Und wenn nun Tim Szent-Ivanyi in seinem Kommentar „eine bezahlte Pflegezeit“ kommentiert, die die Politik schon länger beschäftigt, weil in einer älter werdenden Gesellschaft immer mehr Pflegebedürftige anfallen und eine professionelle stationäre Pflege immer weniger wahrscheinlich wird, dann kann eine Pflege rund um die Uhr zuhause bei voller Bezahlung der Pflegenden vielleicht d i e Lösung sein! Die bezahlte Pflegezeit durch Angehörige nach dem Vorbild der Elternzeit sollte demnach das Thema unserer Tage werden! Ist damit nun die Gefahr gebannt, dass immer mehr Menschen bei den kommenden Wahlen auf die Lügen und das Blendwerk der AfD herein fallen? Zumal der Autor das vielschichtige Thema „nur“ Eins zu Eins von der Kostenseite her angeht. 

Anders oder prototypisch gefragt, ist dieser Kommentar ein Beispiel für einen politisch neutralen Journalismus?  Und wenn ja, darf ein Journalist quasi emotionslos, gar meinungslos emotionale Themen bearbeiten? Betrachten wir einmal nicht-professionelle pflegende Angehörige wie sie sich um ihre kranken alten Eltern und An-Verwandten physisch und psychisch ausgelaugt kümmern, dann sieht das Leben an der Basis häufig doch anders aus. Abgehoben von diesem Beitrag erleben wir lesenden Endverbraucher auch häufig Journalisten, die über Kriegsgeschehen und Katastrophen berichten. Ihre Haltung meist distanziert und um Objektivität bemüht, eben voll professionell ! Aber ist diese Haltung noch zeitgemäß? Empfehle Interessierten zu googeln, es gibt Bewegung!
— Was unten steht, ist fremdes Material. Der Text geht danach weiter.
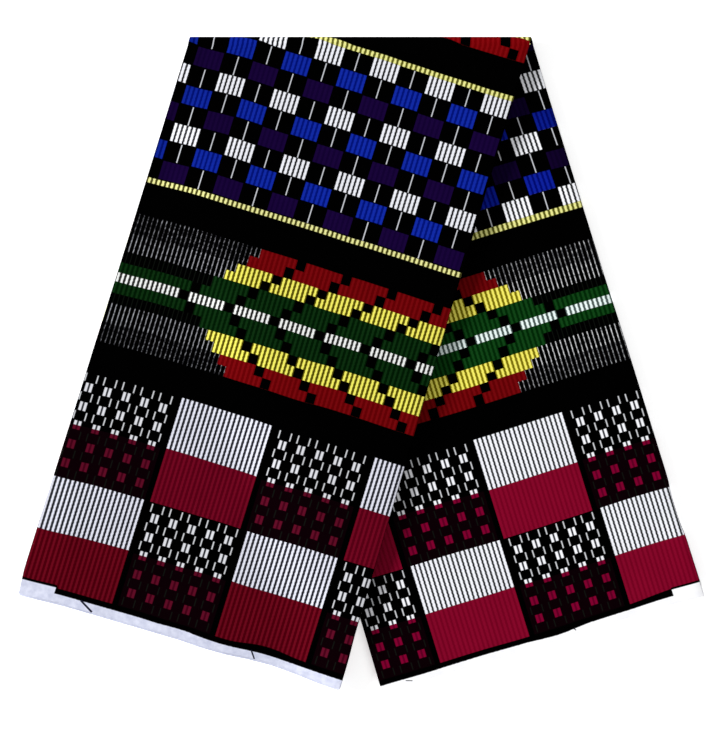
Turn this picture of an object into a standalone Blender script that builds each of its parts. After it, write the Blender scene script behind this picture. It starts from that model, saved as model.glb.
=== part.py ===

Zurück zu unserem Kommentar. Nicht selten hört man, es soll Journalisten geben, die vor lauter Professionalisierung zu mentaler und emotionaler Solidarität kaum mehr fähig sind. 
Mir geht es, wie eingangs dargelegt, vor allem um die ganzheitliche Betrachtung. Wir alle sollten heute von freien Journalisten und Medien erwarten dürfen, dass sie, wie in diesem Fall nicht geschehen, unsere menschengemachten Organisationsformen des modernen Lebens, die Entfremdung des Menschen von sich selbst und seiner umgebenden Natur und Umwelt kurz und prägnant thematisieren! Der ständige Leistungs- und Wachstumsdruck der uns zu den heutigen kranken Lebensformen geführt hat (stetig steigende Rekord-Krankmeldezahlen), gehört, wenn nötig auch gegen den Willen von Verlegern und Redaktionen thematisiert und kritisch aufbereitet! Und wenn diese GG geschützten freien Institutionen diese wahrhaftigkeits- und glaubwürdigkeits- fördernde Arbeit nicht mehr leisten können, dann haben sie, Journalisten-Ethos hin oder her, ihre Daseinsberechtigung verloren. Dann müssen neue Formen der Bericht-Erstattung und der Information gefunden und erarbeitet werden. Hier spreche ich nicht den demokratie-zerstörenden Entwicklungen im Internet das Wort. Das Beste wäre, wir könnten uns auf ein neues EU-Presse-Recht verständigen. Die demokratischen Alt-Parteien könnten bei uns und in Europa ihre Glaubwürdigkeits-Probleme zerstreuen, populistischen Strömungen und rechtslastigen Neu-Parteien das Wasser abgraben, wenn sie denn in Brüssel zu gemeinsamer Willensbildung fähig wären!